## To do
Everything in the listing should be restated word for word.

>> BEGIN Source data

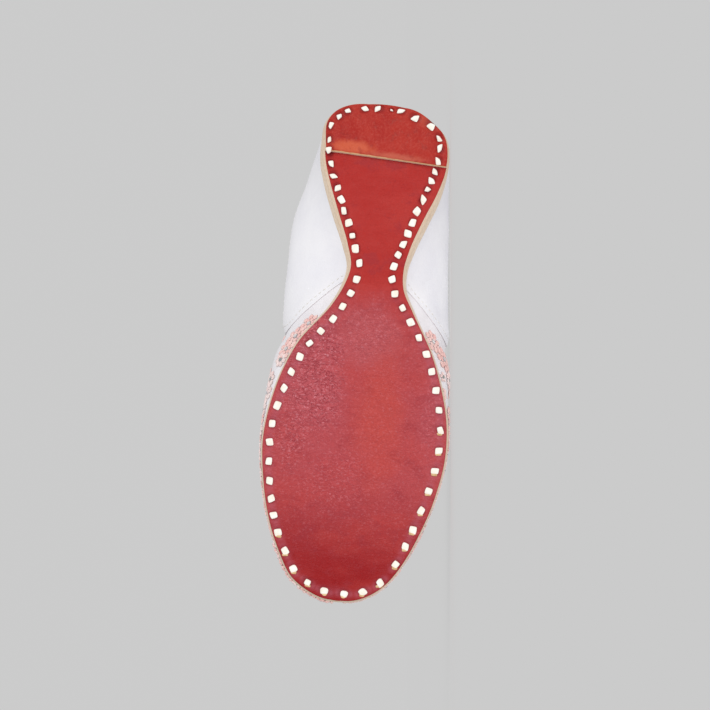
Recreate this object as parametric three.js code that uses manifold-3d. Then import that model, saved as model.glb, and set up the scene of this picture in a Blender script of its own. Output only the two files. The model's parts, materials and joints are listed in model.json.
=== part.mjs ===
// A flat mojari slip-on for the left foot, lying on its inner side.
// Every piece is modelled in the shoe's own frame: x from heel to toe, y towards the outer side, z up,
// with the tread on z = 0. The last lines lay the whole shoe on its inner side.
import * as THREE from 'three';
import { ConvexHull } from 'three/addons/math/ConvexHull.js';
import { mergeVertices } from 'three/addons/utils/BufferGeometryUtils.js';
import Module from 'manifold-3d';

const wasm = await Module();
wasm.setup();

// Driving dimensions, in millimetres
const SOLE_LENGTH = 246;
const HEEL_WIDTH = 61.5;
const WAIST_WIDTH = 26.2;
const BALL_WIDTH = 90.1;
const OUTSOLE_THICKNESS = 2.8;
const HEEL_LIFT_THICKNESS = 3.0;
const HEEL_LIFT_LENGTH = 26.5;
const HEEL_LIFT_SKEW = 2.2;
const MIDSOLE_THICKNESS = 2.0;
const MIDSOLE_HEEL_THICKNESS = 4.0;
const INSOLE_THICKNESS = 1.5;
const EDGE_FLARE = 3.2;
const TOE_SPRING = 4.0;
const COLLAR_HEIGHT = 52;
const COLLAR_WIDTH = 81;
const UPPER_WALL = 1.6;
const QUARTER_WALL = 1.2;
const RIM = 0.2;
const GAP = 0.3;

// Stations along each side of the shoe, and rows up its wall
const STATIONS_TO_THROAT = 24;
const STATIONS_TO_TOE = 15;
const WALL_ROWS = 11;
const SOLE_STATIONS = 60;
const LIFT_STATIONS = 14;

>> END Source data

## Exercise output
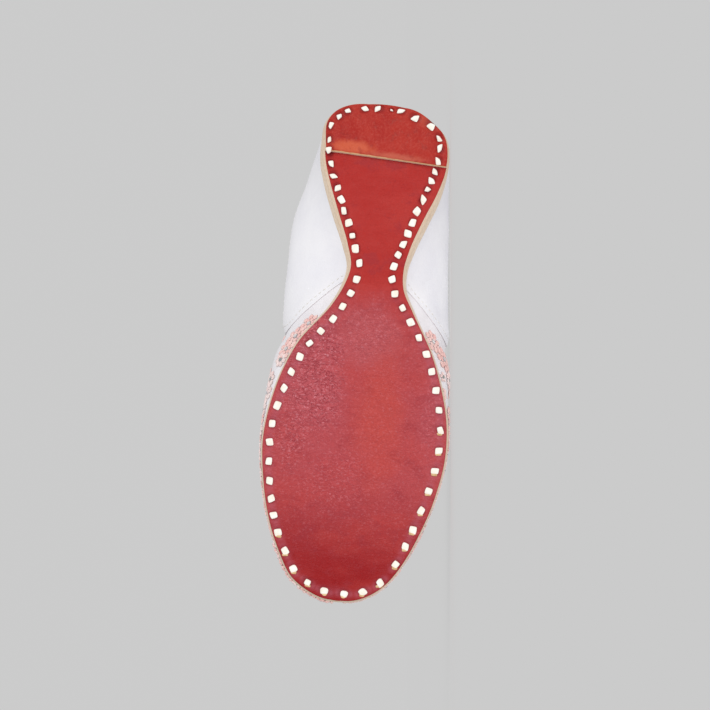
Recreate this object as parametric three.js code that uses manifold-3d. Then import that model, saved as model.glb, and set up the scene of this picture in a Blender script of its own. Output only the two files. The model's parts, materials and joints are listed in model.json.
=== part.mjs ===
// A flat mojari slip-on for the left foot, lying on its inner side.
// Every piece is modelled in the shoe's own frame: x from heel to toe, y towards the outer side, z up,
// with the tread on z = 0. The last lines lay the whole shoe on its inner side.
import * as THREE from 'three';
import { ConvexHull } from 'three/addons/math/ConvexHull.js';
import { mergeVertices } from 'three/addons/utils/BufferGeometryUtils.js';
import Module from 'manifold-3d';

const wasm = await Module();
wasm.setup();

// Driving dimensions, in millimetres
const SOLE_LENGTH = 246;
const HEEL_WIDTH = 61.5;
const WAIST_WIDTH = 26.2;
const BALL_WIDTH = 90.1;
const OUTSOLE_THICKNESS = 2.8;
const HEEL_LIFT_THICKNESS = 3.0;
const HEEL_LIFT_LENGTH = 26.5;
const HEEL_LIFT_SKEW = 2.2;
const MIDSOLE_THICKNESS = 2.0;
const MIDSOLE_HEEL_THICKNESS = 4.0;
const INSOLE_THICKNESS = 1.5;
const EDGE_FLARE = 3.2;
const TOE_SPRING = 4.0;
const COLLAR_HEIGHT = 52;
const COLLAR_WIDTH = 81;
const UPPER_WALL = 1.6;
const QUARTER_WALL = 1.2;
const RIM = 0.2;
const GAP = 0.3;

// Stations along each side of the shoe, and rows up its wall
const STATIONS_TO_THROAT = 24;
const STATIONS_TO_TOE = 15;
const WALL_ROWS = 11;
const SOLE_STATIONS = 60;
const LIFT_STATIONS = 14;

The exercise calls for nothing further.